Estamos perdiendo el tiempo los que propugnamos que, como mandaría el sentido común en toda democracia, nuestros representantes, a los que escogemos y pagamos para ello, se entiendan y solucionen nuestros problemas, en lugar de transferirnos los de sus partidos.

De hecho, viendo lo visto, he decidido dejar caer los brazos y que me arreen los puñetazos que quieran el resto del combate. Más aún, no voy a perder el tiempo de nuevo en sugerir que la política española aprenda algo de la tradición pactista de otros parlamentos europeos. Directamente, lo que propongo ya es que se haga un estudio serio, científico, sobre la retórica, mecanismos y medios que se emplean en España para no escucharnos los unos a los otros lo más mínimo. Que no es fácil, ¿eh? Porque al nivel a donde hemos llegado en esta piel de toro, cuesta menos trabajo admitir que el adversario puede tener algo de razón en algún momento de su larguísima vida que mantener el actual y cansino clima de encabronamiento (la RAE hace tiempo que admitió el término «encabronar», lo que ya dice mucho de a dónde hemos llegado).

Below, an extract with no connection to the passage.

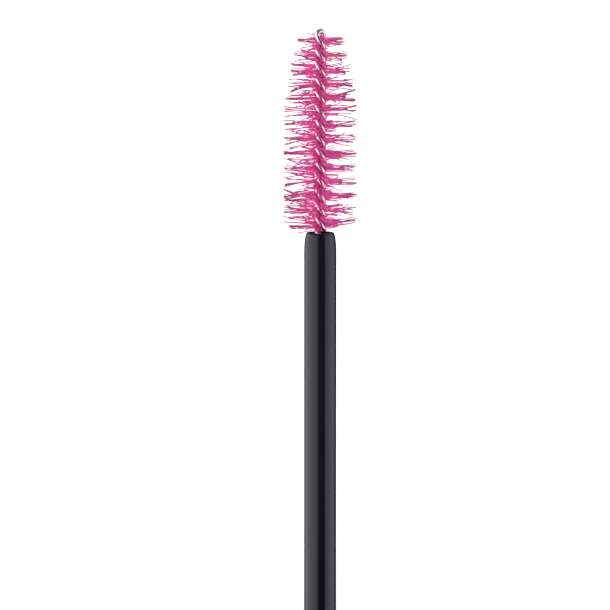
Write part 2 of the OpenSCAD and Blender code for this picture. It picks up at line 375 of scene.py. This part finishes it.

Se trata de métodos que bien conocen los psicólogos. Uno de ellos consiste en lanzar un reproche tan duro como ambiguo, que es imposible de contestar y que envenena a partir de ahí todo diálogo. Otro se trata de pedirle al contrario: «Tranquilizate», pero alzando el tono. Me decía mi amigo y psiquiatra Juan Antonio Romero que pocas cosas son más enervantes que exigir calma a gritos. Hagan la prueba, tendrán una discusión segura. Y otro método para el desencuentro: cuando uno propone algo, la otra persona lo rechaza basándose en una anécdota extrema. Por ejemplo: «¿Abrimos una cerveza?». «Un primo mío una vez se cortó los tendones de la mano con la chapa». «¿Una copa de vino?». «Un vecino hace años se dislocó la muñeca con el sacacorchos». «¿Un vasito de agua?». «¡Uy! La de personas que se atragantan con el agua fría»...

¿Y cuál es el mal de fondo de este clima de desencuentro, especialmente en política? Decía Manuel Vicent recientemente que se ha sustuido al «adversario», con el que no se coincide pero al que al menos se respeta, por el «enemigo», al que simplemente se le odia.

Así, creo que hay que estudiar con seriedad y desde las distintas ciencias sociales y hasta médicas este fenómeno español, desatado especialmente en la última década, del «arte de no llegar a ninguna parte». Por lo menos así alguien sacará algún doctorado en Psicología y Neuropsicología, en Sociología, en Política... No sé, algo es algo. Lo digo solo por ser positivo, para ver qué se puede rascar de este estado de encabronamiento.